—Ana la Harapienta no murió, Burt. La maté yo en el hospital. Fui a ver a mi padre. Se lo habían llevado en una ambulancia. Yo estaba con mi tía, ella me llevó a la habitación. Al lado de la cama estaba mi madre, a él lo habían puesto bajo una cosa de plástico, una tienda, y estaba lleno de tubos. Pero tenía los ojos abiertos. Yo me acerqué. «Soy yo, papá, Condesa», dije, pero él no contestaba. Me miraba pero no decía nada.

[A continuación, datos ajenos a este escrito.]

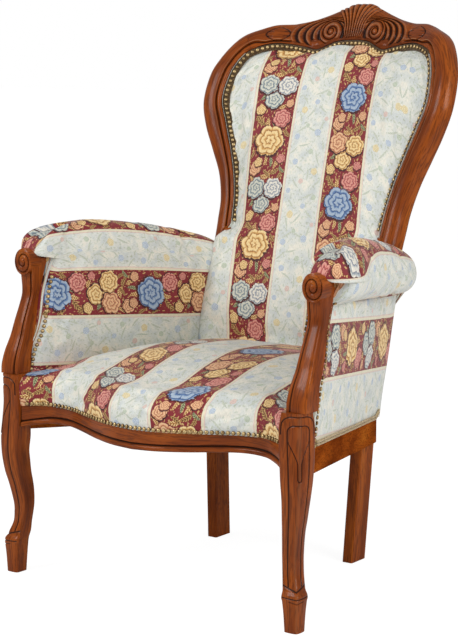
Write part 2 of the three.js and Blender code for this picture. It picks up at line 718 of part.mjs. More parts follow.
// Seat rails
const railSteps = 24;
function frontRailRings() {
  const reach = frontHalf;
  return Array.from({ length: railSteps + 1 }, (_, i) => {
    const x = mix(-reach, reach, i / railSteps);
    const front = frontFaceAt(x);
    const bottom = frontBottomAt(x);
    const nail = frontNailAt(x);
    const outline = [
      [beadProjection, bottom], [-beadProjection, bottom + beadHeight * 0.3],
      [-beadProjection, bottom + beadHeight * 0.8], [0, bottom + beadHeight],
      [beadProjection * 0.7, bottom + beadHeight + grooveHeight / 2], [0, bottom + beadHeight + grooveHeight],
      [0, nail], [rebate, nail], [rebate, webSeatAt(front + rebate)],
      [railThickness, webSeatAt(front + railThickness)], [railThickness, bottom],
    ];
    return outline.map(([y, z]) => vector(x, front + y, z));
  });
}
const frontRailGrown = (grow) => loft(frontRailRings(), grow);
function frontRail() {
  return cut(loft(frontRailRings()), frontLeg(-1, fitGap), frontLeg(1, fitGap),
    armPostGrown(-1, fitGap), armPostGrown(1, fitGap));
}

// A side rail butts against the flat back of the front leg
const legBackDepth = Math.max(...frontLegRings(1).flat().map((p) => p.y));
function sideRailRings(side) {
  return [legBackDepth + fitGap, legSpan].map((y) => {
    const outer = outerFaceAt(y);
    const nail = nailLineAt(y);
    const top = railTopAt(y);
    const bottom = nail - sideShowHeight;
    const outline = [
      [0, bottom + woodChamfer / 2], [0, nail], [-rebate, nail], [-rebate, top],
      [-railThickness, top], [-railThickness, bottom], [-woodChamfer / 2, bottom],
    ];
    return outline.map(([x, z]) => vector(side * (outer + x), y, z));
  });
}
const sideRailGrown = (side, grow) => loft(sideRailRings(side), grow);
function sideRail(side) {
  return cut(loft(sideRailRings(side)), frontLeg(side, fitGap), rearLeg(side, fitGap),
    frontRailGrown(fitGap), stileGrown(side, fitGap));
}

const backRailTop = webSeatAt(legSpan);
const backPanelFront = backFrameDepth - outsideBackThickness;

// A rail between the stiles that follows the back's sweep, from one depth to another
function sweptRailRings(bottom, height, nearDepth, farDepth) {
  const steps = 6;
  const reach = backHalfWidth * stileShares[0][1] + woodChamfer;
  return Array.from({ length: steps + 1 }, (_, i) => {
    const x = mix(-reach, reach, i / steps);
    return [[nearDepth, 0], [farDepth, 0], [farDepth, 1], [nearDepth, 1]]
      .map(([depth, share]) => onBack(x, bottom + height * share, depth));
  });
}

// The back seat rail's top takes the webs, so it lies in their plane
function backRailRings() {
  const rings = sweptRailRings(backRailTop - backRailHeight, backRailHeight,
    backPanelFront - fitGap - backRailThickness, backPanelFront - fitGap);
  rings.forEach((ring) => [ring[2], ring[3]].forEach((p) => p.setZ(webSeatAt(p.y))));
  return rings;
}
const backRailGrown = (grow) => loft(backRailRings(), grow);
function backRail() {
  return cut(loft(backRailRings()), ...sides.flatMap(([, side]) => [
    rearLeg(side, fitGap), stileGrown(side, fitGap), sideRailGrown(side, fitGap), stileDowel(side, fitGap)]));
}

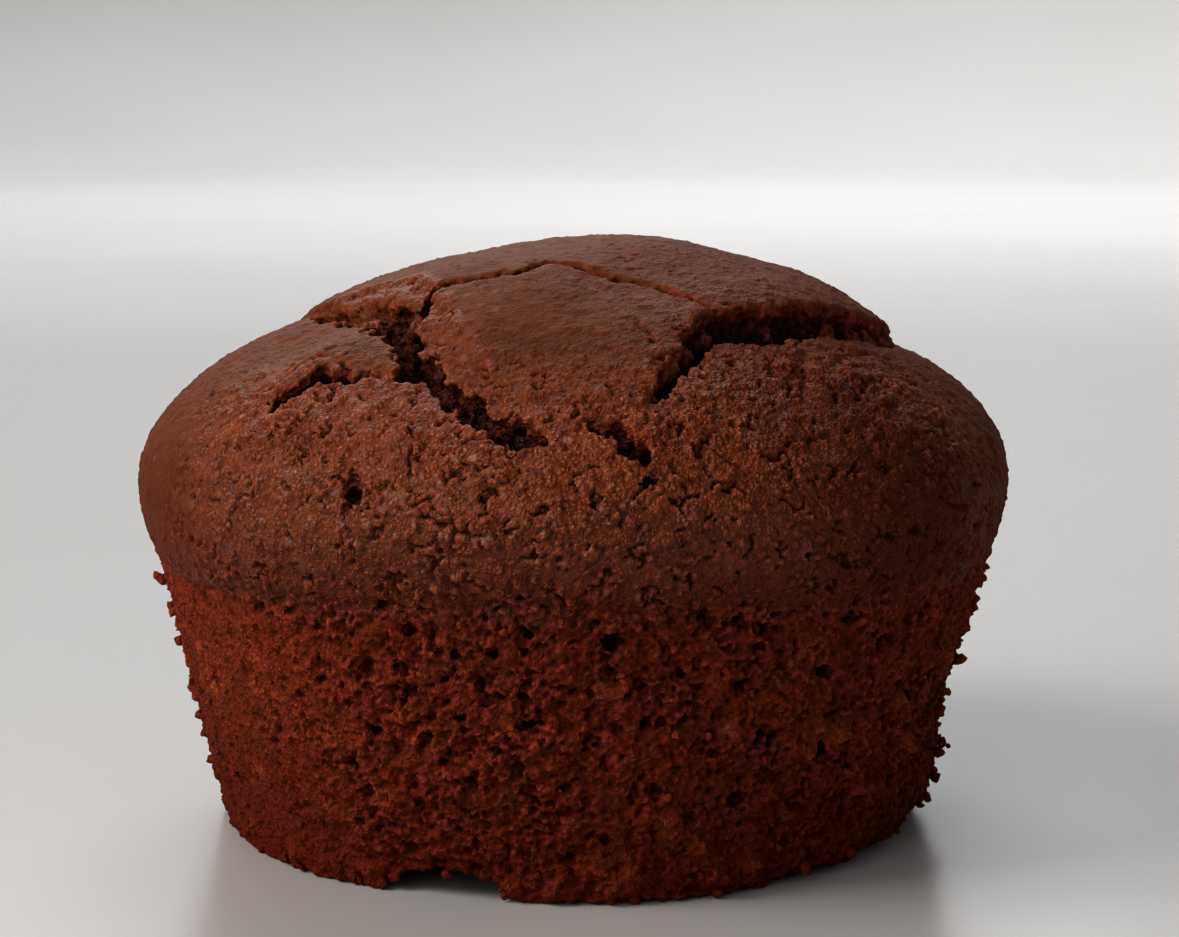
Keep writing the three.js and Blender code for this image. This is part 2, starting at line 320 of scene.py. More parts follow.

Era como si no supiese quién era yo. «Soy yo, papá, soy yo», le dije, pero él miró hacia otra parte y yo pensé que no podía verme por culpa del plástico, así que me acerqué a quitarlo pero mi madre me cogió la mano y la apartó. Yo estaba furiosa con papá, ni siquiera quería hablarme, le grité. Mi tía me sacó de la habitación. Me hizo sentar fuera, en una silla de plástico que era dura. Yo llevaba conmigo a Ana la Harapienta.
»Luego salió mi madre y estaba llorando. Le dijo a mi tía que todo había acabado y que me llevara a casa. Pero yo grité que quería ver a papá. Mi tía me sujetó muy fuerte, no quería soltarme. Dijo que hay cosas que los niños no comprenden.
»Y entonces yo decidí que no iba a ser más una niña. Cogí a Ana la Harapienta y la maté en un cubo de basura que había junto al ascensor.
Y Jessica se puso a llorar. Lloró y lloró en el coche y se dobló en dos y yo no sabía qué hacer. Así que abrí los brazos, como hace mi padre cuando tengo pesadillas, y rodeé a Jessica, la rodeé con los brazos y ella se apoyó en mí, en mi pecho. La abracé en el coche. La abracé muy fuerte, mientras alrededor los mayores golpeaban las ventanillas.